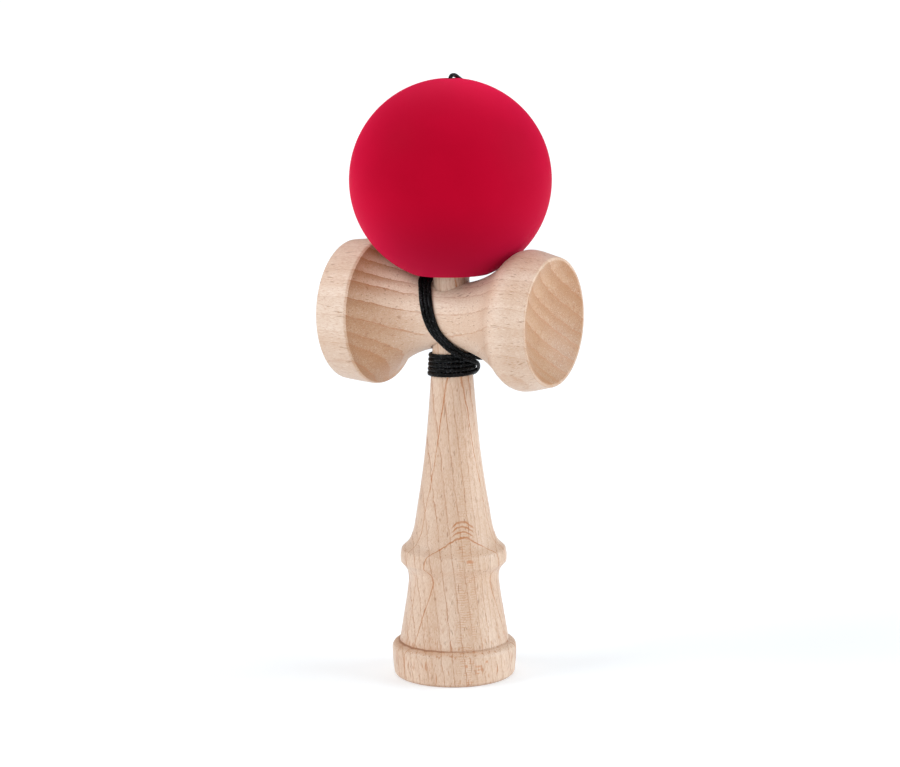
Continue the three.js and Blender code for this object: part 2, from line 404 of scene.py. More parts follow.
def crossing_points():
    """The turns round the waist, which cross its front side by side."""
    for crossing in range(CROSSINGS):
        shift = (crossing - 1) * STRING_PITCH
        first = FIRST_FRONT_POINT if crossing == 0 else 0
        for x, degrees, lift in FRONT_HALF_TURN[first:]:
            bundled = BUNDLING.get(degrees, (0, 0, 0))[crossing]
            yield around_waist(x, degrees, lift + bundled, shift)
        if crossing < CROSSINGS - 1:
            for i, (x, degrees, lift) in enumerate(BACK_HALF_TURN):
                late = max(0, i - LAST_STRAIGHT_POINT)
                moved = late / (len(BACK_HALF_TURN) - LAST_STRAIGHT_POINT)
                yield around_waist(x, degrees, lift, shift + moved * STRING_PITCH)


def string_points():
    """The string's route from its anchor knot to its bead knot, each point with the
    direction across its flat sides."""
    route = [(p, np.array(p) - EXIT_BEND_CENTRE) for p in EXIT_ROUTE]
    route += [around_stick(*p) for p in EXIT_TO_COIL]
    route += coil_points()
    route += [around_stick(*p) for p in RISE_FROM_COIL]
    route += crossing_points()
    route.append((BACK_ROUTE[0], np.array((0, 0, 1))))
    on_ball = BACK_ROUTE[1:] + TOP_ROUTE[:POINTS_ON_BALL]
    route += [(p, BALL_CENTRE - p) for p in on_ball]
    route += [(p, TOP_BEND_CENTRE - p) for p in TOP_ROUTE[POINTS_ON_BALL:]]
    return np.array([[*p, *(out / np.linalg.norm(out))] for p, out in route])


def braid_relief(around, along):
    """Height from 0 to 1 of the plait at an angle round it and a length along it."""
    turns = 2 * math.pi * along / PLAIT_PITCH
    right = STRANDS_EACH_WAY * (around + turns)
    left = STRANDS_EACH_WAY * (around - turns)

    def ridge(here, other, sign):
        """The strands that run one way, which go over and under those that run the other."""
        index = np.round(here / (2 * math.pi))
        bow = (here - 2 * math.pi * index) / math.pi
        over = np.cos(other / 2) * (1 - 2 * (index % 2))
        return 0.65 * np.sqrt(np.maximum(0, 1 - bow**2)) + 0.35 * sign * over

    return np.maximum(ridge(right, left, 1), ridge(left, right, -1))


def string_mesh(name, route, sides, step, relief):
    """A flattened plait along a route of points with the directions across its flat sides, and
    its middle line. relief is how much of its thickness the strands stand out."""
    line = smooth_line(route, step)
    centre, out = line[:, :3], line[:, 3:]
    ahead = np.gradient(centre, axis=0)
    ahead /= np.linalg.norm(ahead, axis=1)[:, None]
    out = out - (out * ahead).sum(1)[:, None] * ahead
    out /= np.linalg.norm(out, axis=1)[:, None]
    side = np.cross(ahead, out)
    around = np.arange(sides) * 2 * math.pi / sides
    along = np.arange(len(centre))[:, None] * step
    height = 1 + relief * (braid_relief(around[None, :], along) - MEAN_RELIEF)
    across = (BRAID_WIDTH / 2 * np.cos(around) * height)[..., None] * side[:, None]
    up = (BRAID_THICKNESS / 2 * np.sin(around) * height)[..., None] * out[:, None]
    points = (centre[:, None] + across + up).reshape(-1, 3)
    count = len(points)
    points = np.concatenate([points, centre[[0, -1]]])
    faces = grid_faces(len(centre), sides)
    faces += cap_faces(0, sides, count, low=True)
    faces += cap_faces(count - sides, sides, count + 1, low=False)
    return make_mesh(name, points, faces, smooth_angle=75), centre


def stop_knot(name, node):
    """A stopper knot in a CAD node's place, a small trefoil of the plait pulled tight."""
    low, high = node_box(node)
    turn = np.linspace(0, 2 * math.pi, 73)
    widest = 3
    trefoil = np.stack(
        [
            np.sin(turn) + 2 * np.sin(2 * turn),
            np.cos(turn) - 2 * np.cos(2 * turn),
            -1.4 * np.sin(3 * turn),
        ],
        axis=1,
    )
    trefoil *= ((high - low)[2] / 2 - BRAID_THICKNESS / 2) / widest
    # A little is added to each direction, so that none of them is zero.
    route = np.concatenate([trefoil + (low + high) / 2, trefoil + (0, 0, 0.001)], axis=1)
    return string_mesh(name, route, sides=KNOT_SIDES, step=0.16, relief=0.12)[0]


string, string_line = string_mesh(
    "braided_string", string_points(), sides=24, step=0.17, relief=0.3
)

anchor = stop_knot("anchor_knot_tied", "anchor_knot")
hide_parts("anchor_knot")
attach(anchor, "ken")
bead_stop = stop_knot("bead_knot_tied", "bead_knot")
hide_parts("bead_knot")
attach(bead_stop, "string_end")

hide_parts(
    "string_exit", "string_coil", "string_wrap", "string_back", "string_top"
)
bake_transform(string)

# ---------------------------------------------------------------- turned wood

# The crosspiece is turned along Z and laid along X, and its string hole points to the back.
LAY_ALONG_X = Matrix.Rotation(math.pi / 2, 4, "Y")
LAY_TOWARDS_BACK = Matrix.Rotation(-math.pi / 2, 4, "X")
WOOD_SMOOTH_ANGLE = 35


def ken_outline():
    """Up the stick from the middle of its base cup to its tip."""
    cup = dish(0, BASE_CUP_RADIUS, BASE_CUP_DEPTH, 1)
    rim = fillet([cup[-1] + (0,), (15.9, 0, 0.3), (17.6, 0, 0.35), (18.3, 0.7, 0.6),
                  (18.7, 4.5, 2), (FOOT_RADIUS, FOOT_SHOULDER_HEIGHT, 0)])
    shoulder = arc(FOOT_RADIUS - FOOT_SHOULDER, FOOT_SHOULDER_HEIGHT, FOOT_SHOULDER,
                   range(0, 81, 8))
    body = spline([(16.5, 10.7), (15.3, 18), (14.3, 24), (13.65, 29)])
    underside = spline([(13.7, 31), (13.95, 32.2), (14.6, 33.4), (15.5, 34.45)], 0.4)
    band = fillet([(15.5, 34.45, 0), (16.0, 35.0, 0.4), (16.12, 36.9, 1.5),
                   (15.72, 38.95, 0.25), (14.6, 40.0, 0)])
    neck = spline([(14.6, 40.0), (13.6, 41), (12.1, 44.6), (10.8, 52), (9.5, 60),
                   (8.2, 70), (7.25, 80), (6.6, 88), (NECK_RADIUS, NECK_HEIGHT), (5.4, 121),
                   (4.35, 137), (TIP_RADIUS, TIP_CENTRE)])
    tip = arc(0, TIP_CENTRE, TIP_RADIUS, range(10, 90, 10)) + [(0, TIP_HEIGHT)]
    middle = body + [(13.62, 30)] + underside + band[1:] + neck[1:]
    return cup + rim[1:] + shoulder[1:] + middle + tip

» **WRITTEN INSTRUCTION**
Write the data out again in full and exactly.

» **TASK SOLUTION**
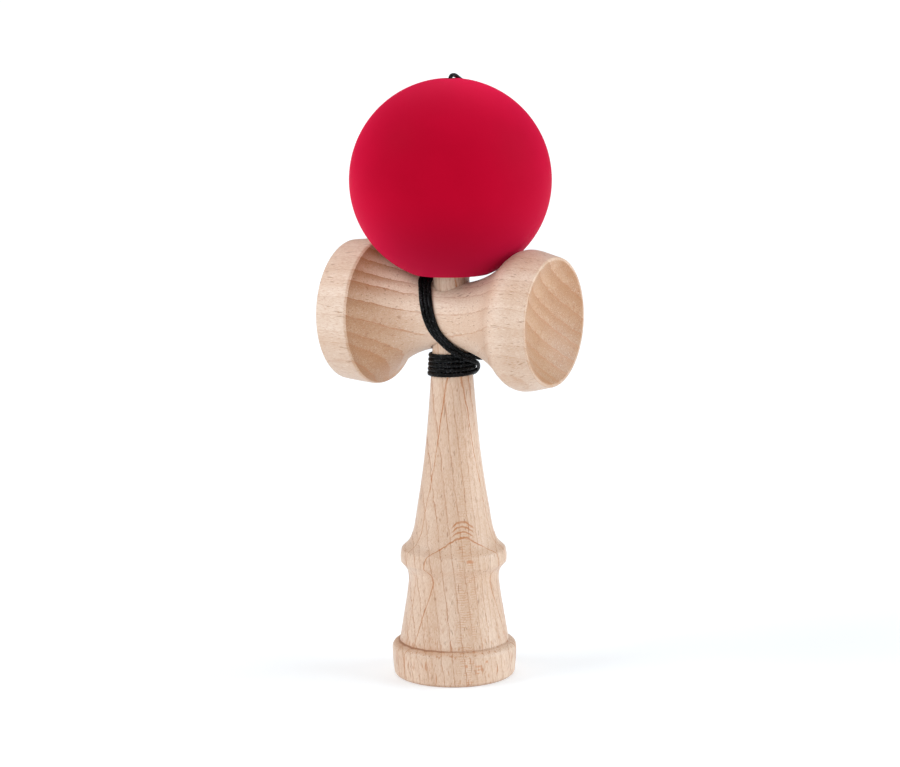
Continue the three.js and Blender code for this object: part 2, from line 404 of scene.py. More parts follow.
def crossing_points():
    """The turns round the waist, which cross its front side by side."""
    for crossing in range(CROSSINGS):
        shift = (crossing - 1) * STRING_PITCH
        first = FIRST_FRONT_POINT if crossing == 0 else 0
        for x, degrees, lift in FRONT_HALF_TURN[first:]:
            bundled = BUNDLING.get(degrees, (0, 0, 0))[crossing]
            yield around_waist(x, degrees, lift + bundled, shift)
        if crossing < CROSSINGS - 1:
            for i, (x, degrees, lift) in enumerate(BACK_HALF_TURN):
                late = max(0, i - LAST_STRAIGHT_POINT)
                moved = late / (len(BACK_HALF_TURN) - LAST_STRAIGHT_POINT)
                yield around_waist(x, degrees, lift, shift + moved * STRING_PITCH)


def string_points():
    """The string's route from its anchor knot to its bead knot, each point with the
    direction across its flat sides."""
    route = [(p, np.array(p) - EXIT_BEND_CENTRE) for p in EXIT_ROUTE]
    route += [around_stick(*p) for p in EXIT_TO_COIL]
    route += coil_points()
    route += [around_stick(*p) for p in RISE_FROM_COIL]
    route += crossing_points()
    route.append((BACK_ROUTE[0], np.array((0, 0, 1))))
    on_ball = BACK_ROUTE[1:] + TOP_ROUTE[:POINTS_ON_BALL]
    route += [(p, BALL_CENTRE - p) for p in on_ball]
    route += [(p, TOP_BEND_CENTRE - p) for p in TOP_ROUTE[POINTS_ON_BALL:]]
    return np.array([[*p, *(out / np.linalg.norm(out))] for p, out in route])


def braid_relief(around, along):
    """Height from 0 to 1 of the plait at an angle round it and a length along it."""
    turns = 2 * math.pi * along / PLAIT_PITCH
    right = STRANDS_EACH_WAY * (around + turns)
    left = STRANDS_EACH_WAY * (around - turns)

    def ridge(here, other, sign):
        """The strands that run one way, which go over and under those that run the other."""
        index = np.round(here / (2 * math.pi))
        bow = (here - 2 * math.pi * index) / math.pi
        over = np.cos(other / 2) * (1 - 2 * (index % 2))
        return 0.65 * np.sqrt(np.maximum(0, 1 - bow**2)) + 0.35 * sign * over

    return np.maximum(ridge(right, left, 1), ridge(left, right, -1))


def string_mesh(name, route, sides, step, relief):
    """A flattened plait along a route of points with the directions across its flat sides, and
    its middle line. relief is how much of its thickness the strands stand out."""
    line = smooth_line(route, step)
    centre, out = line[:, :3], line[:, 3:]
    ahead = np.gradient(centre, axis=0)
    ahead /= np.linalg.norm(ahead, axis=1)[:, None]
    out = out - (out * ahead).sum(1)[:, None] * ahead
    out /= np.linalg.norm(out, axis=1)[:, None]
    side = np.cross(ahead, out)
    around = np.arange(sides) * 2 * math.pi / sides
    along = np.arange(len(centre))[:, None] * step
    height = 1 + relief * (braid_relief(around[None, :], along) - MEAN_RELIEF)
    across = (BRAID_WIDTH / 2 * np.cos(around) * height)[..., None] * side[:, None]
    up = (BRAID_THICKNESS / 2 * np.sin(around) * height)[..., None] * out[:, None]
    points = (centre[:, None] + across + up).reshape(-1, 3)
    count = len(points)
    points = np.concatenate([points, centre[[0, -1]]])
    faces = grid_faces(len(centre), sides)
    faces += cap_faces(0, sides, count, low=True)
    faces += cap_faces(count - sides, sides, count + 1, low=False)
    return make_mesh(name, points, faces, smooth_angle=75), centre


def stop_knot(name, node):
    """A stopper knot in a CAD node's place, a small trefoil of the plait pulled tight."""
    low, high = node_box(node)
    turn = np.linspace(0, 2 * math.pi, 73)
    widest = 3
    trefoil = np.stack(
        [
            np.sin(turn) + 2 * np.sin(2 * turn),
            np.cos(turn) - 2 * np.cos(2 * turn),
            -1.4 * np.sin(3 * turn),
        ],
        axis=1,
    )
    trefoil *= ((high - low)[2] / 2 - BRAID_THICKNESS / 2) / widest
    # A little is added to each direction, so that none of them is zero.
    route = np.concatenate([trefoil + (low + high) / 2, trefoil + (0, 0, 0.001)], axis=1)
    return string_mesh(name, route, sides=KNOT_SIDES, step=0.16, relief=0.12)[0]


string, string_line = string_mesh(
    "braided_string", string_points(), sides=24, step=0.17, relief=0.3
)

anchor = stop_knot("anchor_knot_tied", "anchor_knot")
hide_parts("anchor_knot")
attach(anchor, "ken")
bead_stop = stop_knot("bead_knot_tied", "bead_knot")
hide_parts("bead_knot")
attach(bead_stop, "string_end")

hide_parts(
    "string_exit", "string_coil", "string_wrap", "string_back", "string_top"
)
bake_transform(string)

# ---------------------------------------------------------------- turned wood

# The crosspiece is turned along Z and laid along X, and its string hole points to the back.
LAY_ALONG_X = Matrix.Rotation(math.pi / 2, 4, "Y")
LAY_TOWARDS_BACK = Matrix.Rotation(-math.pi / 2, 4, "X")
WOOD_SMOOTH_ANGLE = 35


def ken_outline():
    """Up the stick from the middle of its base cup to its tip."""
    cup = dish(0, BASE_CUP_RADIUS, BASE_CUP_DEPTH, 1)
    rim = fillet([cup[-1] + (0,), (15.9, 0, 0.3), (17.6, 0, 0.35), (18.3, 0.7, 0.6),
                  (18.7, 4.5, 2), (FOOT_RADIUS, FOOT_SHOULDER_HEIGHT, 0)])
    shoulder = arc(FOOT_RADIUS - FOOT_SHOULDER, FOOT_SHOULDER_HEIGHT, FOOT_SHOULDER,
                   range(0, 81, 8))
    body = spline([(16.5, 10.7), (15.3, 18), (14.3, 24), (13.65, 29)])
    underside = spline([(13.7, 31), (13.95, 32.2), (14.6, 33.4), (15.5, 34.45)], 0.4)
    band = fillet([(15.5, 34.45, 0), (16.0, 35.0, 0.4), (16.12, 36.9, 1.5),
                   (15.72, 38.95, 0.25), (14.6, 40.0, 0)])
    neck = spline([(14.6, 40.0), (13.6, 41), (12.1, 44.6), (10.8, 52), (9.5, 60),
                   (8.2, 70), (7.25, 80), (6.6, 88), (NECK_RADIUS, NECK_HEIGHT), (5.4, 121),
                   (4.35, 137), (TIP_RADIUS, TIP_CENTRE)])
    tip = arc(0, TIP_CENTRE, TIP_RADIUS, range(10, 90, 10)) + [(0, TIP_HEIGHT)]
    middle = body + [(13.62, 30)] + underside + band[1:] + neck[1:]
    return cup + rim[1:] + shoulder[1:] + middle + tip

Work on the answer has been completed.